— START SUPPLIED INFORMATION —

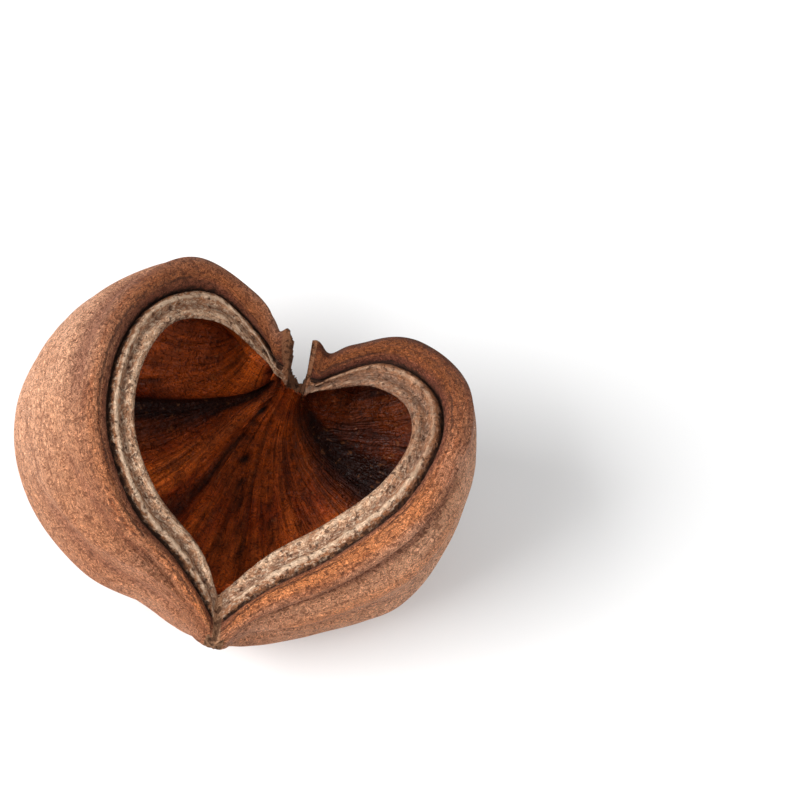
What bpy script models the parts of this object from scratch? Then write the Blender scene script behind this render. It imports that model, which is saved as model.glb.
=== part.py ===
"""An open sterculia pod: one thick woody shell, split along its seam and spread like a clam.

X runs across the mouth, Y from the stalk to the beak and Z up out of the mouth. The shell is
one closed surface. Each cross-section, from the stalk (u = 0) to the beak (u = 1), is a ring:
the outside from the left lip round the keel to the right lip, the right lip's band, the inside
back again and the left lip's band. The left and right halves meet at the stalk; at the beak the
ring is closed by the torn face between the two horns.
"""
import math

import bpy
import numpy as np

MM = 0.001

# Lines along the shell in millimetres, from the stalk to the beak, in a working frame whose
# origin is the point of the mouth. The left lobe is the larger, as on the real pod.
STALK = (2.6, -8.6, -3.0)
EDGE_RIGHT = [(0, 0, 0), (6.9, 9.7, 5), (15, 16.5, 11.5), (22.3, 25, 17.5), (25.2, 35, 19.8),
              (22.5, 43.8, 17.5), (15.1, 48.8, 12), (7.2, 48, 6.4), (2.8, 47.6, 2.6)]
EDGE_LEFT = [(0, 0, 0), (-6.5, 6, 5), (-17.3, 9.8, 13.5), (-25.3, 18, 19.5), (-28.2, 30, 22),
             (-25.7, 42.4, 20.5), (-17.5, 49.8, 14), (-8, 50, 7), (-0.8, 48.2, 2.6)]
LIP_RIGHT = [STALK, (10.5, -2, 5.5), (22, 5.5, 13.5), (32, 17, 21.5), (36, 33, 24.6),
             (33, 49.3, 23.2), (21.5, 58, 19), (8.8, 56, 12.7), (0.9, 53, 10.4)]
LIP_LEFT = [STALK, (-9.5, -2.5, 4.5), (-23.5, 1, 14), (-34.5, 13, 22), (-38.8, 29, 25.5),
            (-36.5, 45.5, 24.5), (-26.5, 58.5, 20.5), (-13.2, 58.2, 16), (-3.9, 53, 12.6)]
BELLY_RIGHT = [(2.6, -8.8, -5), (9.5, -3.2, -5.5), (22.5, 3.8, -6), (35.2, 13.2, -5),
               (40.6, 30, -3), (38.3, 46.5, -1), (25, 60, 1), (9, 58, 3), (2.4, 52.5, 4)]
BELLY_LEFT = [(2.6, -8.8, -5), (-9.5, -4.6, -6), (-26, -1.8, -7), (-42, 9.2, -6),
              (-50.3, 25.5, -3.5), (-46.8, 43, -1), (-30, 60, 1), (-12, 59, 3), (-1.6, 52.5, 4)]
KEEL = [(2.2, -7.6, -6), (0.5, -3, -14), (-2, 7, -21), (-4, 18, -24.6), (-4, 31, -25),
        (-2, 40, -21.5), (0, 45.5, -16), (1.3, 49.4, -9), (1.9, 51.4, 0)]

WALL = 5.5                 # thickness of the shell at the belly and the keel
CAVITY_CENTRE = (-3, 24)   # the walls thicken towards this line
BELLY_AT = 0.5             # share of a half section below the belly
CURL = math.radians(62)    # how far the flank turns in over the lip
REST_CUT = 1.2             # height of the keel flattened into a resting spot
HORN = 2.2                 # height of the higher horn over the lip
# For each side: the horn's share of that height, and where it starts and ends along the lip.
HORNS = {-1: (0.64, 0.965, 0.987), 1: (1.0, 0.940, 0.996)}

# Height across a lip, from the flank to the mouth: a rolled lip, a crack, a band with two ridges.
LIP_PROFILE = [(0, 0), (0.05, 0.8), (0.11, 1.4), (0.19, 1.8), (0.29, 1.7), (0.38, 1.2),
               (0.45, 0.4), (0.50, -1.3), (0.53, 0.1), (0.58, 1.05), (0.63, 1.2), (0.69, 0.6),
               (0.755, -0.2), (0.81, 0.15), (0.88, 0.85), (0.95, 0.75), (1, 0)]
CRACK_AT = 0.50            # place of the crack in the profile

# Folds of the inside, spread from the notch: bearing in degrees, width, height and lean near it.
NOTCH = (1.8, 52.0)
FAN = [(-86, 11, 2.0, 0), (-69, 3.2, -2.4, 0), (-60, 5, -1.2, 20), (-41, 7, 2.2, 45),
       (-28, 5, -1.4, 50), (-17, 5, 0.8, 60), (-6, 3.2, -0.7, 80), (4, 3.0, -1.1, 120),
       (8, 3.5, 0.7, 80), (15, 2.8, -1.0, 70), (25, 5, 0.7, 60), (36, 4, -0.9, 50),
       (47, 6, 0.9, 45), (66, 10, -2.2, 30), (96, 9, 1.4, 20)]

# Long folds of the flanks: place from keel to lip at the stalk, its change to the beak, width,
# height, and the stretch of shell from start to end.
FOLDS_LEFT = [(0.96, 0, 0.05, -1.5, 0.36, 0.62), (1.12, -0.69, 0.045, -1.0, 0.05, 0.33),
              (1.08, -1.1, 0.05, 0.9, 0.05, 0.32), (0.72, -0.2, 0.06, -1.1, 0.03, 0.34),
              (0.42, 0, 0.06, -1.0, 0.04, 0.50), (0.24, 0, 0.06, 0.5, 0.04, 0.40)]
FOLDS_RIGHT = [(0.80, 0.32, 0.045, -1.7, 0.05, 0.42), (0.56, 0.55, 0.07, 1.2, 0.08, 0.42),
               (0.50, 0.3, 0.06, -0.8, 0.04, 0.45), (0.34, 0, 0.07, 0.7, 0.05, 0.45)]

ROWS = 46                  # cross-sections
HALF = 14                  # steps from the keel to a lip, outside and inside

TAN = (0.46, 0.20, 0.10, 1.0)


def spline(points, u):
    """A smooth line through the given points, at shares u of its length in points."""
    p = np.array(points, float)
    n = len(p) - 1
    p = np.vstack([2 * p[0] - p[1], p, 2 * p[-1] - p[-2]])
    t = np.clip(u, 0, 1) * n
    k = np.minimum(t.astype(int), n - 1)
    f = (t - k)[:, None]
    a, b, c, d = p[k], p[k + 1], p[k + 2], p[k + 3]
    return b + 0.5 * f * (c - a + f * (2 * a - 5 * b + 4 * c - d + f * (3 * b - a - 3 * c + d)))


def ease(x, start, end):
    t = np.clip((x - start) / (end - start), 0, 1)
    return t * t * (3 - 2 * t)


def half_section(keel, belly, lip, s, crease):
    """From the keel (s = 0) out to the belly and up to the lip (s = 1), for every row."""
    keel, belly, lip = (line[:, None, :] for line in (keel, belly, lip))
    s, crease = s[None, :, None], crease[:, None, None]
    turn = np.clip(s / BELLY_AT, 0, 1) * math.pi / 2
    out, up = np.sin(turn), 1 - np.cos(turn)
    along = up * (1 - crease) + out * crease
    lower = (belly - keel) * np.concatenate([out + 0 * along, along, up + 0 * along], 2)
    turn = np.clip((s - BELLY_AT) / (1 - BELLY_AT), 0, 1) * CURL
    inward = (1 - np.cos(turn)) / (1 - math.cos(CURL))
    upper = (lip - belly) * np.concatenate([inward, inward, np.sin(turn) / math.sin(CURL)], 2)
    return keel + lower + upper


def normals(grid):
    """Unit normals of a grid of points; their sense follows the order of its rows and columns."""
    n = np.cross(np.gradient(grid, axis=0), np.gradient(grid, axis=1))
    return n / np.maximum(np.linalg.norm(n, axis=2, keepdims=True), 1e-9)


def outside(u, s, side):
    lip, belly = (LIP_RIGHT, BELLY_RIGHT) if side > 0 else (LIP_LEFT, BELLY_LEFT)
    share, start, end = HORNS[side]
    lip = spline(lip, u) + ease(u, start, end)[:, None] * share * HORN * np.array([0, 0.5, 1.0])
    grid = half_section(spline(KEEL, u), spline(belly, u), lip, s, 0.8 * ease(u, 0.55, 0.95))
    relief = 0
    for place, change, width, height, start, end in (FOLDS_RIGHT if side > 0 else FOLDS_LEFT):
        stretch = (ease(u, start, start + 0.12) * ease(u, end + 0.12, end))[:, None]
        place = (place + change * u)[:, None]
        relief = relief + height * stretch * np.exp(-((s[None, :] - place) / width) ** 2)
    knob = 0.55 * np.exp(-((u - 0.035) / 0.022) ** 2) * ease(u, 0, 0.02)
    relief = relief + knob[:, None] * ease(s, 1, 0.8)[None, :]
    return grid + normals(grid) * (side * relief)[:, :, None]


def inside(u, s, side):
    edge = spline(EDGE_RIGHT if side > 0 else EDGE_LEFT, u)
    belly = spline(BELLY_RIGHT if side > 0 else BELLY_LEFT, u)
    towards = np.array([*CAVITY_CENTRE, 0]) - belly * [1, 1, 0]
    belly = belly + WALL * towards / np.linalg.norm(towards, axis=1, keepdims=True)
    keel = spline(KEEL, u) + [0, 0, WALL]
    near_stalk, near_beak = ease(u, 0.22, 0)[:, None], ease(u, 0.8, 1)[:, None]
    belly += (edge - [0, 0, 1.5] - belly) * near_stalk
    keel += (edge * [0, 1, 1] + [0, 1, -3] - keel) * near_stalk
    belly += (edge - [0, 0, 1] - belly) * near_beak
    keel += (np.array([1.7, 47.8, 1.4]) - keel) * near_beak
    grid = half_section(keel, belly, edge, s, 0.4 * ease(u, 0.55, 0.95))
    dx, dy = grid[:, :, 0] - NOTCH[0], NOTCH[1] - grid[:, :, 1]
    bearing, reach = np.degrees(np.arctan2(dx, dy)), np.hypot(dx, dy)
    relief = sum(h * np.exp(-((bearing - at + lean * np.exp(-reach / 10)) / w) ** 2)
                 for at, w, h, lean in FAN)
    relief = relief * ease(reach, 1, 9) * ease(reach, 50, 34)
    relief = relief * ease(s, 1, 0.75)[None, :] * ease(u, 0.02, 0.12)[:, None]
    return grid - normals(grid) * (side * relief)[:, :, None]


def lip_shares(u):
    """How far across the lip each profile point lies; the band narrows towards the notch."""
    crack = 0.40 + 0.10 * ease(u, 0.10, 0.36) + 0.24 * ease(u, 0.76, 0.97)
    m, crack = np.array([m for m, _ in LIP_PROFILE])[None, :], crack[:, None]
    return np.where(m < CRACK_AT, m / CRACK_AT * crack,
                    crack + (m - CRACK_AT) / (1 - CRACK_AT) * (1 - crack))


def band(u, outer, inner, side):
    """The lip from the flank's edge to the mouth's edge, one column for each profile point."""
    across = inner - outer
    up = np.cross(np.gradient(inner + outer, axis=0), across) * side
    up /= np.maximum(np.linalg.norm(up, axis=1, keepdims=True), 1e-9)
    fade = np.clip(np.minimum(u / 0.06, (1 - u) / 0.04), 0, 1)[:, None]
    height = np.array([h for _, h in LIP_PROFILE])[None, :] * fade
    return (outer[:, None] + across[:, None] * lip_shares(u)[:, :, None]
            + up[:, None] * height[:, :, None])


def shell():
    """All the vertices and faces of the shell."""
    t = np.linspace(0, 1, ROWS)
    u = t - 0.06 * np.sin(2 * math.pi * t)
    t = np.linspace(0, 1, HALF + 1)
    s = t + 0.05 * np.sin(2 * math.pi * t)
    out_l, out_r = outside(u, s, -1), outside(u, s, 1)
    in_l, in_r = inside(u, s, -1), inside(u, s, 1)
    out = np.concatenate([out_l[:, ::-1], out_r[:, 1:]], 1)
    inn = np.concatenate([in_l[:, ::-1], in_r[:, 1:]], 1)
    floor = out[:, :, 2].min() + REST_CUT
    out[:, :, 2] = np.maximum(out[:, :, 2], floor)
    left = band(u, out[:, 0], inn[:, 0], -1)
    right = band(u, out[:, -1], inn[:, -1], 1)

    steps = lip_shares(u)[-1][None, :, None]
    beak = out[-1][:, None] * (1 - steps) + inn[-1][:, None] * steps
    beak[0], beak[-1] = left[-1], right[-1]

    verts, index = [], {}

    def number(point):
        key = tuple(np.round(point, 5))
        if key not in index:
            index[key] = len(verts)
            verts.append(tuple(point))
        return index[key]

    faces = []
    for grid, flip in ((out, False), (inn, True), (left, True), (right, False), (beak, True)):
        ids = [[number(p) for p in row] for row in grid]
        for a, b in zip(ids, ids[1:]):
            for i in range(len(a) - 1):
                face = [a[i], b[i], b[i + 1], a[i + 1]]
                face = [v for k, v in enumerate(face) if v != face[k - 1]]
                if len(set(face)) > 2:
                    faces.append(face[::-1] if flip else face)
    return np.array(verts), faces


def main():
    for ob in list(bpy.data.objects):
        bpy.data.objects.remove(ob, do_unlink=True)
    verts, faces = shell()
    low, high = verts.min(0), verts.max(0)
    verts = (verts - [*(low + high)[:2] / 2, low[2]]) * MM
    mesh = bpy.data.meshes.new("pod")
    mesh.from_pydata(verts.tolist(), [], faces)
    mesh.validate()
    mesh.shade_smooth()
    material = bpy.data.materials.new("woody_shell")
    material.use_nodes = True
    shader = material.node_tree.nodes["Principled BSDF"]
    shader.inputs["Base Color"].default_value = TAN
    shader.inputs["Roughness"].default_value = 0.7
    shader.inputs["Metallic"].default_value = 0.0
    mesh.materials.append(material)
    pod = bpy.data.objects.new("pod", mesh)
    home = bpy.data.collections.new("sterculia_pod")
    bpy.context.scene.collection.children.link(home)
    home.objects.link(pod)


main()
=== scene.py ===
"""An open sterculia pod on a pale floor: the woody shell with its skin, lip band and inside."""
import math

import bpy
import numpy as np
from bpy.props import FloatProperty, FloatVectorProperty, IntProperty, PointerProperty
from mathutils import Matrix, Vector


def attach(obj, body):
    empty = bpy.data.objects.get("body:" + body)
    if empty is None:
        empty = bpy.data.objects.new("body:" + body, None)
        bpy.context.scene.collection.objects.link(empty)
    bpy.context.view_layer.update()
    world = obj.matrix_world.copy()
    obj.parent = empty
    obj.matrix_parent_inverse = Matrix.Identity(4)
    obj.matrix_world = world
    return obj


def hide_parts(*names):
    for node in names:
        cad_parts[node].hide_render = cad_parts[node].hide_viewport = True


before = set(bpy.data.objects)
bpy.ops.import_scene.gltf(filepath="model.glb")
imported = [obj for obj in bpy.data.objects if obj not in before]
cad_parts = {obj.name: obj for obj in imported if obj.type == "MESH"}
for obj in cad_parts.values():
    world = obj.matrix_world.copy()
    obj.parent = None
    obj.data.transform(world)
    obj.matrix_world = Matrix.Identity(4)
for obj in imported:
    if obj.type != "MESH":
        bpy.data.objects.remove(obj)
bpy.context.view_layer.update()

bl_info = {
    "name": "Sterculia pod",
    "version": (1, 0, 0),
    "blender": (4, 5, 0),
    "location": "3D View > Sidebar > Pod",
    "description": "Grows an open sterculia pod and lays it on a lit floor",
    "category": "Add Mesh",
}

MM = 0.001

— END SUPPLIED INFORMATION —

■ **TASK REQUIREMENTS**
Above is a listing; print exactly its lines from the one with "mesh.validate()" through the one with "bpy.data.objects.remove(obj)", and no other lines.

■ **SOLVED EXERCISE**
    mesh.validate()
    mesh.shade_smooth()
    material = bpy.data.materials.new("woody_shell")
    material.use_nodes = True
    shader = material.node_tree.nodes["Principled BSDF"]
    shader.inputs["Base Color"].default_value = TAN
    shader.inputs["Roughness"].default_value = 0.7
    shader.inputs["Metallic"].default_value = 0.0
    mesh.materials.append(material)
    pod = bpy.data.objects.new("pod", mesh)
    home = bpy.data.collections.new("sterculia_pod")
    bpy.context.scene.collection.children.link(home)
    home.objects.link(pod)


main()
=== scene.py ===
"""An open sterculia pod on a pale floor: the woody shell with its skin, lip band and inside."""
import math

import bpy
import numpy as np
from bpy.props import FloatProperty, FloatVectorProperty, IntProperty, PointerProperty
from mathutils import Matrix, Vector


def attach(obj, body):
    empty = bpy.data.objects.get("body:" + body)
    if empty is None:
        empty = bpy.data.objects.new("body:" + body, None)
        bpy.context.scene.collection.objects.link(empty)
    bpy.context.view_layer.update()
    world = obj.matrix_world.copy()
    obj.parent = empty
    obj.matrix_parent_inverse = Matrix.Identity(4)
    obj.matrix_world = world
    return obj


def hide_parts(*names):
    for node in names:
        cad_parts[node].hide_render = cad_parts[node].hide_viewport = True


before = set(bpy.data.objects)
bpy.ops.import_scene.gltf(filepath="model.glb")
imported = [obj for obj in bpy.data.objects if obj not in before]
cad_parts = {obj.name: obj for obj in imported if obj.type == "MESH"}
for obj in cad_parts.values():
    world = obj.matrix_world.copy()
    obj.parent = None
    obj.data.transform(world)
    obj.matrix_world = Matrix.Identity(4)
for obj in imported:
    if obj.type != "MESH":
        bpy.data.objects.remove(obj)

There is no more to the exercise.